Today I tried to buy tickets for the Ghibli Museum ONLY TO DISCOVER THAT THEY ARE CLOSED UNTIL JUNE FIRST SO THEY CAN PUT A NEW EXHIBIT IN AHHHHHHHHHHHHHHHHHHH. Seriously, this is now the fourth time I have been prevented from visiting this friggin' museum: the first time the tickets were sold out, the second time I had no time because of the Fulbright orientation, the third time I got insanely sick with allergies, and this time the FRIGGIN' MUSEUM IS CLOSED FRIG. FRIG FRIG FRIG FRIGGIN' FRIG.
So, yeah, that was disappointing.
I guess I will just have to come up a day early for my exit interview so I can VISIT THE FRIGGIN' MUSEUM.
So instead I went to visit some shrines Nakano-san recommended: Hiei Shrine and Yushima Tenmanguu. By a stroke of luck, Yushima Tenmanguu was having a festival today, so I got to see some mikoshi and taiko drumming and flute players and had Showa-era vanilla ice cream. It was pretty cool! Pictures coming when I have my card reader.
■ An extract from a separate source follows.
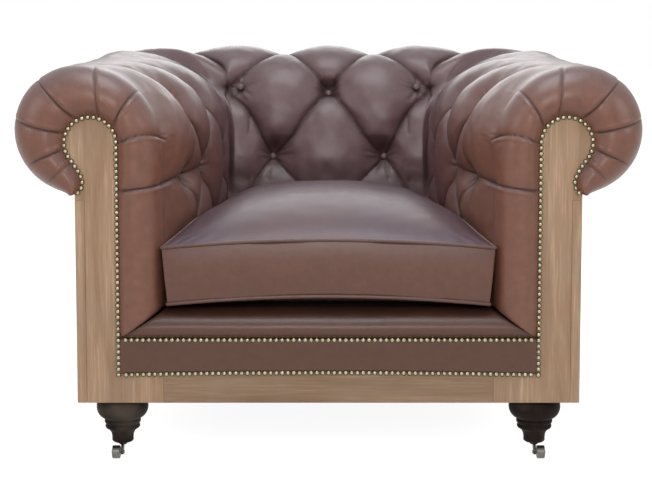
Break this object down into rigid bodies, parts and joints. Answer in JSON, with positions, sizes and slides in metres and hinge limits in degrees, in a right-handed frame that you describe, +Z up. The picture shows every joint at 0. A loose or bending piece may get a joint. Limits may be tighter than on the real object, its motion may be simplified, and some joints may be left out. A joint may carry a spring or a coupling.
{
  "type": "club chair",
  "caption": "Deep-buttoned club chair with rolled arms and back, keyhole wood facings, a padded front border, a loose box cushion and turned front legs on swivel casters.",
  "frame": {"origin": "on the floor under the middle of the chair's overall width and depth", "axes": "+X to the right seen from the front, +Y backwards, +Z up; the front faces -Y"},
  "size_m": [1.1486, 0.9418, 0.756],
  "materials": {
    "body_leather": "worn reddish-brown hide with a soft mauve-grey sheen on its crowns and dark folds",
    "cushion_leather": "worn brown hide, greyed on top, redder on the boxing, with thin welts",
    "outside_leather": "plain stretched brown hide, satin",
    "button_leather": "the same hide pulled over button moulds",
    "weathered_oak": "light weathered oak, open grain, dull wax",
    "frame_beech": "sawn, unfinished",
    "dark_wood": "very dark brown stain, semi-gloss lacquer",
    "jute_webbing": "coarse jute strap",
    "black_lining": "thin black lining cloth",
    "caster_metal": "dark pressed steel",
    "wheel_metal": "bright turned metal, lightly worn",
    "antique_brass": "domed upholstery nails with dark rims and worn bright crowns",
    "welt_leather": "narrow piped welt of the same hide"
  },
  "bodies": {
    "root": {"left_arm_upholstery": "body_leather", "left_outside_arm_panel": "outside_leather", "left_arm_facing": "weathered_oak", "left_side_stile": "weathered_oak", "left_side_rail": "weathered_oak", "left_rear_post": "weathered_oak", "left_arm_rail": "frame_beech", "left_front_corner_block": "frame_beech", "left_rear_corner_block": "frame_beech", "left_front_leg": "dark_wood", "left_rear_leg": "dark_wood", "left_caster_socket": "caster_metal", "left_arm_button_1": "button_leather", "left_arm_button_2": "button_leather", "left_arm_button_3": "button_leather", "left_arm_button_4": "button_leather", "right_arm_upholstery": "body_leather", "right_outside_arm_panel": "outside_leather", "right_arm_facing": "weathered_oak", "right_side_stile": "weathered_oak", "right_side_rail": "weathered_oak", "right_rear_post": "weathered_oak", "right_arm_rail": "frame_beech", "right_front_corner_block": "frame_beech", "right_rear_corner_block": "frame_beech", "right_front_leg": "dark_wood", "right_rear_leg": "dark_wood", "right_caster_socket": "caster_metal", "right_arm_button_1": "button_leather", "right_arm_button_2": "button_leather", "right_arm_button_3": "button_leather", "right_arm_button_4": "button_leather", "front_rail": "weathered_oak", "back_rail": "weathered_oak", "back_top_rail": "frame_beech", "back_upholstery": "body_leather", "seat_border": "body_leather", "front_band": "body_leather", "outside_back_panel": "outside_leather", "seat_webbing": "jute_webbing", "seat_deck": "black_lining", "seat_cushion": "cushion_leather", "dust_cover": "black_lining", "back_button_1": "button_leather", "back_button_2": "button_leather", "back_button_3": "button_leather", "back_button_4": "button_leather", "back_button_5": "button_leather"},
    "left_caster": {"left_caster_fork": "caster_metal", "left_caster_axle": "wheel_metal"},
    "left_wheel": {"left_caster_wheel": "wheel_metal"},
    "right_caster": {"right_caster_fork": "caster_metal", "right_caster_axle": "wheel_metal"},
    "right_wheel": {"right_caster_wheel": "wheel_metal"}
  },
  "joints": [
    {"name": "left_caster_swivel", "type": "hinge", "parent": "root", "child": "left_caster", "pos_m": [-0.3856, -0.39693, 0.03], "axis": [0, 0, 1], "continuous": true},
    {"name": "left_wheel_spin", "type": "hinge", "parent": "left_caster", "child": "left_wheel", "pos_m": [-0.3969, -0.40693, 0.01225], "axis": [1, 0, 0], "continuous": true},
    {"name": "right_caster_swivel", "type": "hinge", "parent": "root", "child": "right_caster", "pos_m": [0.3856, -0.39693, 0.03], "axis": [0, 0, 1], "continuous": true},
    {"name": "right_wheel_spin", "type": "hinge", "parent": "right_caster", "child": "right_wheel", "pos_m": [0.3969, -0.40693, 0.01225], "axis": [1, 0, 0], "continuous": true}
  ]
}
And then I went to Yoyogi Park, 'cause I'd never been before, but everyone talks about it all the time. It was really nice! Definitely one of my favorite spots in Tokyo, and not just because of the sheer number of random people there doing dance routines and that dude who was waving around a SPEAR. Okay, maybe that was slightly related. But it is a nice park!
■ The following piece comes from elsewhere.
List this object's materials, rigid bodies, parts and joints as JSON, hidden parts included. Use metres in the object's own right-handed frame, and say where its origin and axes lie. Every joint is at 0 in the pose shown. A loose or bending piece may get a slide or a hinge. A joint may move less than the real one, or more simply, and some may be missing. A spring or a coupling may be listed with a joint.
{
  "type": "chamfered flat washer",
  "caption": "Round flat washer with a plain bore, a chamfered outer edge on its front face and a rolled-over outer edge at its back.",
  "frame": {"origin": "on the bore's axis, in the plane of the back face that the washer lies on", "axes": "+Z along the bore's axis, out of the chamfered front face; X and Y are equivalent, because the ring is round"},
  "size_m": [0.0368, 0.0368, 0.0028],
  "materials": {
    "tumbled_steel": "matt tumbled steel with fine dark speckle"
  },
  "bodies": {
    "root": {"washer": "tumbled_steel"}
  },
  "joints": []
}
So then I headed back in the direction of my hostel, grabbed dinner at the really cheap tempura place, and now I'm back here writing up this post and feeling pretty exhausted, so hopefully tonight I won't have trouble getting to sleep. (I think I finally fell asleep around 3 a.m. last night...)
Anyway, I have one more day in Tokyo, and I have to figure out something to do because I was planning on going to the Ghibli Museum, but that's not gonna happen APPARENTLY. I guess I will go bug Geoff for suggestions...or maybe I'll hit that history museum in Ueno... The problem with Tokyo is the opposite problem with Nagoya--there are TOO MANY OPTIONS. Oh well. I'll figure it out.